-------- SOURCE DATA
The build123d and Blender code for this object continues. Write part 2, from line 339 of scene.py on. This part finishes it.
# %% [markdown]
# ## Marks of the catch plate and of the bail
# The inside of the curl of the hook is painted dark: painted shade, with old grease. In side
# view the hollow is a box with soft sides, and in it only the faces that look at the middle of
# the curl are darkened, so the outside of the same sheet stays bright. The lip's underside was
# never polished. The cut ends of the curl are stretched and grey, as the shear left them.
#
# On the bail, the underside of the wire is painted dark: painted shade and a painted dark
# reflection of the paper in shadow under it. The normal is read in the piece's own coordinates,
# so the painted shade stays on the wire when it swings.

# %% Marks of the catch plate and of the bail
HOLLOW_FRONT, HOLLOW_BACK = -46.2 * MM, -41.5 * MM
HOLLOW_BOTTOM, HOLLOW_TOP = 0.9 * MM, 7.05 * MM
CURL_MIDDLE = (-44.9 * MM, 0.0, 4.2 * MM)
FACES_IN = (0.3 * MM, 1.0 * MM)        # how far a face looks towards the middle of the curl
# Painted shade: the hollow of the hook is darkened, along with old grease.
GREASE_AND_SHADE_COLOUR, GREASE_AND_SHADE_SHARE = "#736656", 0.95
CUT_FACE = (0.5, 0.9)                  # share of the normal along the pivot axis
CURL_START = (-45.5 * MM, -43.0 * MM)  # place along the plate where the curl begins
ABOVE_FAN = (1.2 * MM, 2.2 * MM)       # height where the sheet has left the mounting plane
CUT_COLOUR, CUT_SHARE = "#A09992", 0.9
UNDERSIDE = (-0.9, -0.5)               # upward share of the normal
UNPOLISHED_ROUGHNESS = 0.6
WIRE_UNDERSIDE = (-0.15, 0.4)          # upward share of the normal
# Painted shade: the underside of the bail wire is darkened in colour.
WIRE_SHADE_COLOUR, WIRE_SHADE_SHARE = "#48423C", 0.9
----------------
YOUR TASK –
Retype all of the material above with every character intact.

FULL OUTPUT –
The build123d and Blender code for this object continues. Write part 2, from line 339 of scene.py on. This part finishes it.
# %% [markdown]
# ## Marks of the catch plate and of the bail
# The inside of the curl of the hook is painted dark: painted shade, with old grease. In side
# view the hollow is a box with soft sides, and in it only the faces that look at the middle of
# the curl are darkened, so the outside of the same sheet stays bright. The lip's underside was
# never polished. The cut ends of the curl are stretched and grey, as the shear left them.
#
# On the bail, the underside of the wire is painted dark: painted shade and a painted dark
# reflection of the paper in shadow under it. The normal is read in the piece's own coordinates,
# so the painted shade stays on the wire when it swings.

# %% Marks of the catch plate and of the bail
HOLLOW_FRONT, HOLLOW_BACK = -46.2 * MM, -41.5 * MM
HOLLOW_BOTTOM, HOLLOW_TOP = 0.9 * MM, 7.05 * MM
CURL_MIDDLE = (-44.9 * MM, 0.0, 4.2 * MM)
FACES_IN = (0.3 * MM, 1.0 * MM)        # how far a face looks towards the middle of the curl
# Painted shade: the hollow of the hook is darkened, along with old grease.
GREASE_AND_SHADE_COLOUR, GREASE_AND_SHADE_SHARE = "#736656", 0.95
CUT_FACE = (0.5, 0.9)                  # share of the normal along the pivot axis
CURL_START = (-45.5 * MM, -43.0 * MM)  # place along the plate where the curl begins
ABOVE_FAN = (1.2 * MM, 2.2 * MM)       # height where the sheet has left the mounting plane
CUT_COLOUR, CUT_SHARE = "#A09992", 0.9
UNDERSIDE = (-0.9, -0.5)               # upward share of the normal
UNPOLISHED_ROUGHNESS = 0.6
WIRE_UNDERSIDE = (-0.15, 0.4)          # upward share of the normal
# Painted shade: the underside of the bail wire is darkened in colour.
WIRE_SHADE_COLOUR, WIRE_SHADE_SHARE = "#48423C", 0.9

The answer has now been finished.